The donation will cover the possible loss of state funding due to losing 333 students in enrollment from the 2018-2019 school year to the 2019-2020 school year after the system underwent major restructuring changes.

“We felt like there were so many changes. There were big changes, and they needed more than one year to show that it’s working,” Wiregrass Foundation Executive Director Barbara Alford said. “This is for the teachers in the trenches who are already working hard to make those things happen.”

The Dothan City School system has struggled for years with losses in student enrollment, which directly affects the level of funding it receives from the state. After a massive restructuring effort that combined several schools, the school system experienced its biggest year-to-year loss yet of 333 students.

“I think some families wanted to be a little more certain of what was happening before keeping their children in the public schools,” Alford said.

Central office officials estimated the loss in student enrollment could lose the district state foundation funding for up to 20 instructional units.

“We wanted the teachers to be able to focus on the positive without a threat hanging over them, not knowing whether those things would stay in place,” Alford said.

Superintendent Phyllis Edwards discussed the reported potential loss of revenue with the charity that has already partnered with the school system to bring programs into two of its elementary schools: Selma Street and Highlands.

Alford said she had seen improvement among students in the programs, and school officials reported improvement in academic achievement and family engagement.
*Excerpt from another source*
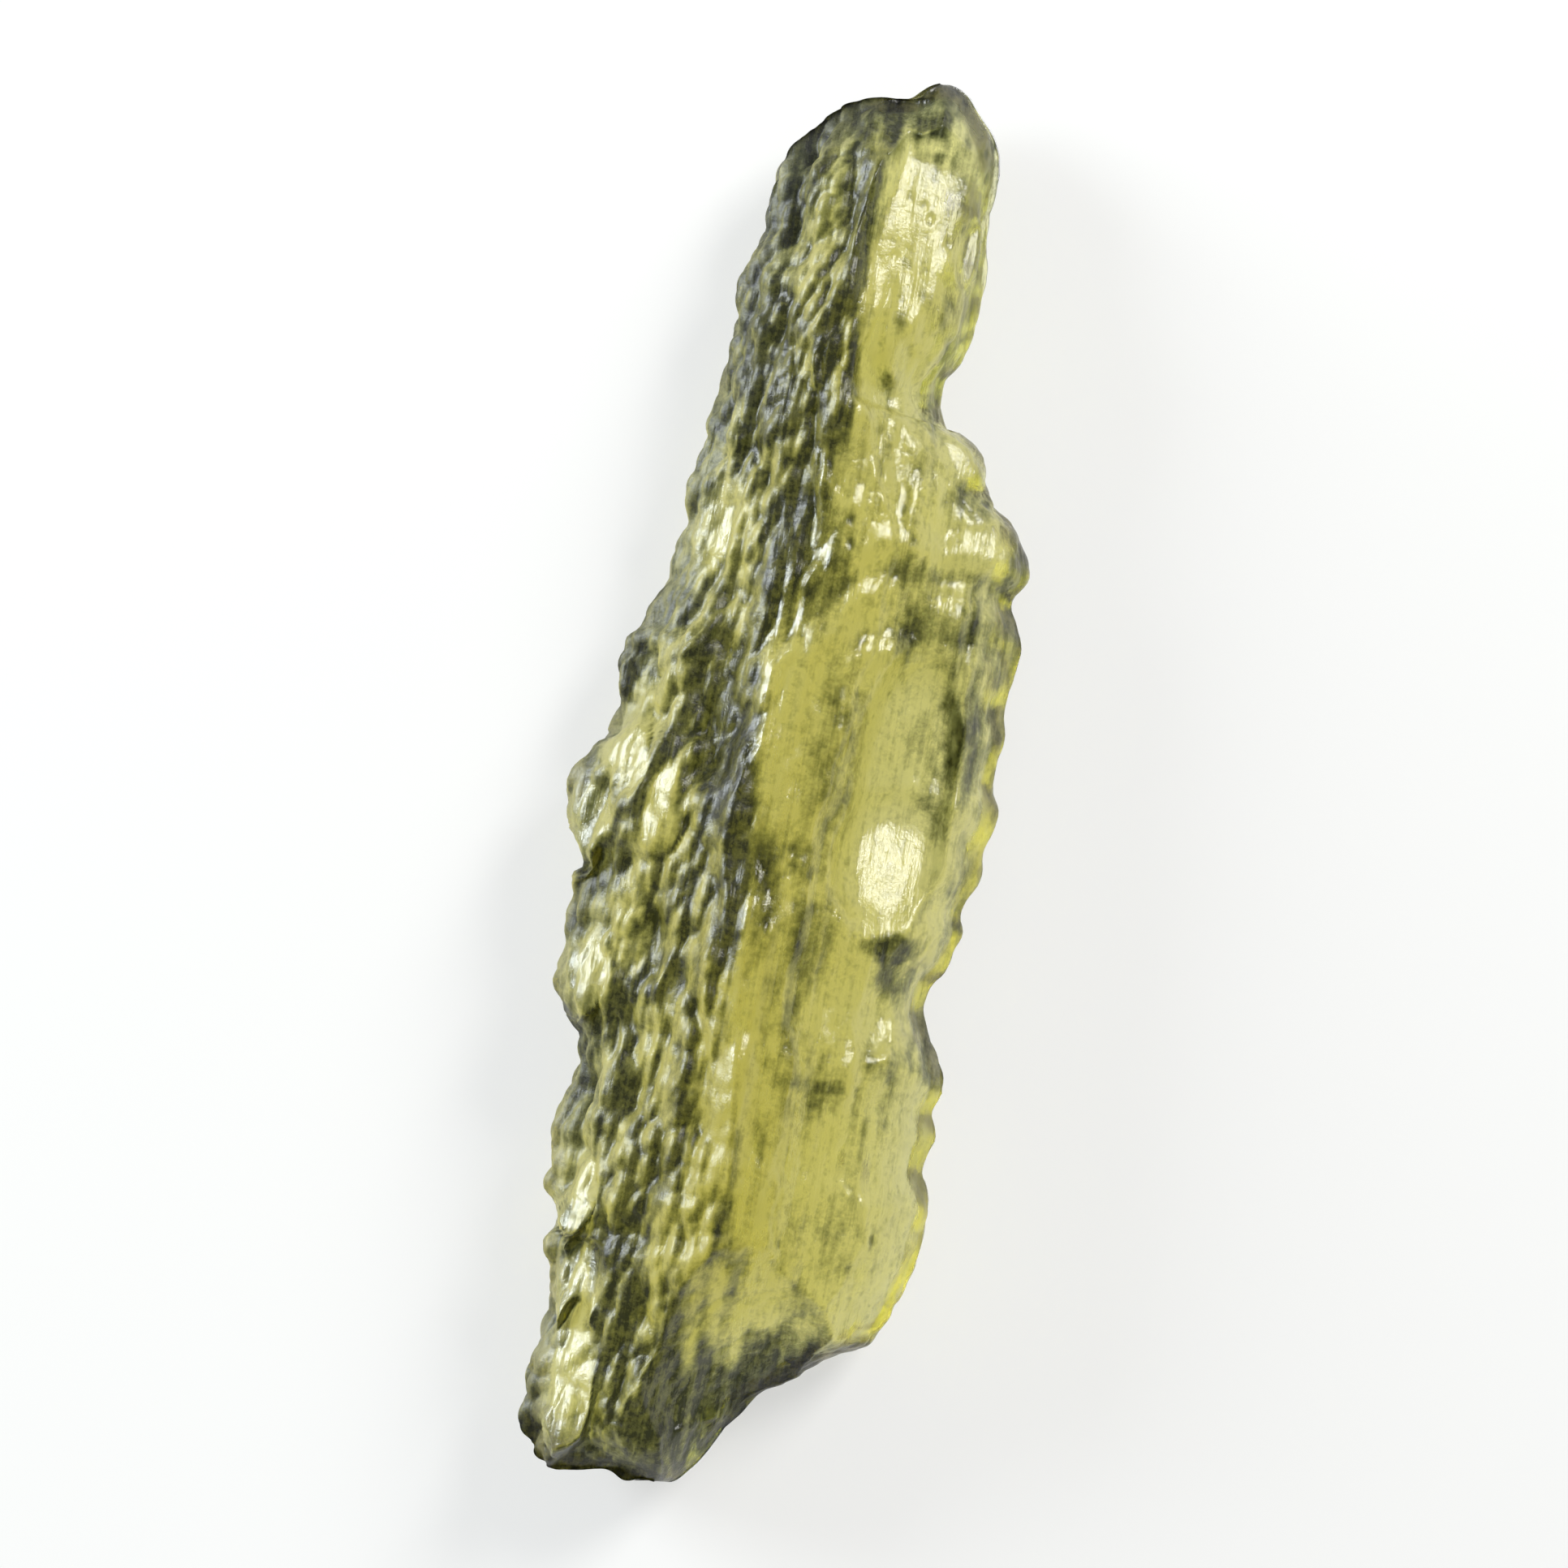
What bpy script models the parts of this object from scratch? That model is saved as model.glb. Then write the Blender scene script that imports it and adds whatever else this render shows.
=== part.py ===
"""A moldavite tektite: one long splinter of natural green glass, lying on its flatter back.

The stone is a loft between unlike sections. Each section spans from a point of the left outline to a
point of the right outline, bulges upwards to a crest and downwards to the back, is sculpted by hollows,
flat places and breaks, and then takes the flutes and scale-like lumps that etching leaves on such glass.

The outline, crest and hollows are laid out with the face towards +Z and the stone leaning LEAN degrees
to the right of +Y. The finished stone is turned upright by that angle, so its length runs along Y.
Lengths below are millimetres. The mesh is in metres.
"""

import math

import bpy
import numpy as np

MM = 0.001

# Driving dimensions
LEAN = 10.0  # degrees
SECTIONS = 92  # sections from the lower tip to the upper one
FACE_STEPS = 36  # steps across the face in each section
BACK_STEPS = 16  # and across the back
END_CROWDING = 0.62  # how much closer the sections stand at the two tips, 0 to 1

LEFT_LEVEL = 1.8  # height of the outline above the ground, on the left
RIGHT_LEVEL = 1.0  # and on the right
FACE_PROFILE = [  # place across the stone, 0 at the left edge and 1 at the right, and height there
    (0.00, 2.80), (0.08, 3.70), (0.16, 4.35), (0.26, 5.05), (0.36, 5.75), (0.44, 6.20), (0.52, 6.10),
    (0.62, 5.50), (0.72, 4.85), (0.82, 4.15), (0.92, 3.35), (1.00, 2.20),
]
BACK_BELLY = 0.90  # rise of the back from its middle to its two edges
BACK_TRIM = 0.45  # how much of the back the flat face takes off
BACK_EDGE_ROUND = 1.30  # breadth over which the back falls from the outline
END_LIFT = 1.30  # how far the back rises towards the two ends

LEFT_EDGE_ROUND = 2.10  # breadth over which the face climbs from the outline, on the left
RIGHT_EDGE_ROUND = 0.90  # and on the right
CROWN_EDGE_ROUND = 0.40  # share of that breadth left at the broken upper end
OUTWARD_HEIGHT = 2.2  # height at which the etched lumps face half sideways, half upwards

# The outline from the lower tip to the upper tip, with x across the stone and y along it
LEFT_OUTLINE = [
    (-4.00, -21.60), (-4.40, -21.50), (-4.95, -21.55), (-5.30, -21.25), (-6.25, -21.20), (-6.80, -21.10),
    (-7.30, -20.70), (-7.65, -20.10), (-7.80, -19.35), (-7.65, -18.50), (-7.20, -16.80), (-7.05, -15.80),
    (-7.10, -14.90), (-7.25, -14.25), (-6.90, -13.55), (-7.05, -13.05), (-7.20, -12.55), (-6.95, -11.75),
    (-6.75, -10.30), (-6.45, -9.20), (-6.40, -8.40), (-6.55, -7.10), (-6.80, -6.10), (-6.55, -4.80),
    (-6.30, -3.70), (-6.25, -2.70), (-6.40, -1.90), (-6.80, -0.60), (-6.60, 0.15), (-6.10, 1.00),
    (-5.90, 1.40), (-5.20, 2.00), (-5.05, 2.60), (-4.95, 3.60), (-4.75, 4.20), (-4.10, 4.85),
    (-3.65, 5.65), (-3.40, 6.10), (-3.20, 7.20), (-2.80, 8.40), (-2.70, 9.15), (-2.30, 10.35),
    (-2.20, 11.00), (-1.65, 12.30), (-1.40, 13.35), (-1.45, 13.90), (-1.30, 14.90), (-0.95, 16.00),
    (-0.55, 16.70), (-0.20, 18.00), (0.25, 19.15), (0.75, 20.10), (1.25, 20.60), (2.35, 21.15),
    (3.00, 21.25), (3.60, 21.20), (3.95, 21.22), (4.25, 21.42), (4.55, 21.60), (4.85, 21.68),
]
RIGHT_OUTLINE = [
    (-4.00, -21.60), (-3.50, -21.65), (-2.90, -21.25), (-2.20, -20.45), (-1.50, -19.65), (-0.90, -18.95),
    (-0.05, -18.60), (0.90, -18.10), (1.70, -17.70), (2.10, -17.60), (2.50, -17.45), (2.80, -17.00),
    (3.70, -15.35), (4.05, -14.60), (4.20, -13.85), (4.40, -13.20), (4.30, -12.60), (4.15, -12.10),
    (4.30, -11.50), (4.50, -11.10), (4.50, -10.10), (4.75, -9.65), (4.85, -9.15), (4.60, -7.90),
    (4.45, -6.80), (4.55, -6.30), (4.95, -5.85), (5.25, -5.20), (5.45, -4.60), (5.40, -4.15),
    (5.90, -3.05), (6.05, -2.00), (6.30, -1.45), (6.50, -0.85), (6.35, -0.10), (6.55, 0.65),
    (6.80, 1.15), (6.90, 2.35), (7.20, 3.10), (7.40, 4.45), (7.25, 5.50), (7.70, 6.35),
    (7.70, 7.00), (7.40, 7.70), (6.45, 8.75), (6.15, 9.35), (5.90, 10.15), (5.25, 10.95),
    (4.80, 11.05), (4.68, 11.45), (4.70, 12.10), (4.90, 12.70), (5.20, 13.00), (5.45, 13.40),
    (5.85, 14.50), (6.30, 15.80), (6.55, 17.70), (6.75, 19.30), (6.65, 19.80), (6.00, 20.90),
    (5.75, 21.30), (5.45, 21.55), (5.15, 21.67), (4.85, 21.68),
]

# The sharp line along the face where the rough left flank meets the smoother right side
CREST_LINE = [
    (-3.80, -20.85), (-2.90, -17.85), (-2.00, -14.85), (-1.65, -12.10), (-1.50, -9.10), (-1.30, -5.85),
    (-0.90, -2.85), (-0.70, 0.40), (-0.55, 3.65), (0.00, 6.15), (0.85, 8.65), (1.50, 11.15),
    (2.00, 13.65), (2.40, 16.65), (3.05, 19.65),
]
CREST_RISE = 0.22  # how far the line stands up
CREST_SHARPNESS = 0.60  # distance in which it falls away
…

However, the rapid spread of COVID-19 caused schools to be unable to implement standardized testing to track measurable gains.

Edwards made a presentation about to the foundation’s board, who unanimously approved her request.

“Dothan City Schools is very thankful and grateful for the partnership with the Wiregrass Foundation,” Edwards said, “the support of these committed Dothan residents, who just want to see DCS be successful in educating our young residents, is paramount.”

The Dothan City School Board unanimously approved the gift at its school board meeting, conducted via Zoom, on Monday.

Board Member Chris Maddox acknowledged that the board does not usually approve large sums as gifts for recurring expenses, such as salaries, but the restructuring of the school systems and the expected loss in sales tax revenue due to COVID-19’s local impact present extraordinary circumstances.

The donation will allow the school system to continue its level of instructional funding with locally-funded units and give the system more time to draw students back to the district.

“These are very challenging times for the Wiregrass community,” Alford said in a letter to the school board. “The coronavirus is reminding us all of the importance of family, our love for our children, and our dependence on those who prepare them for the future.”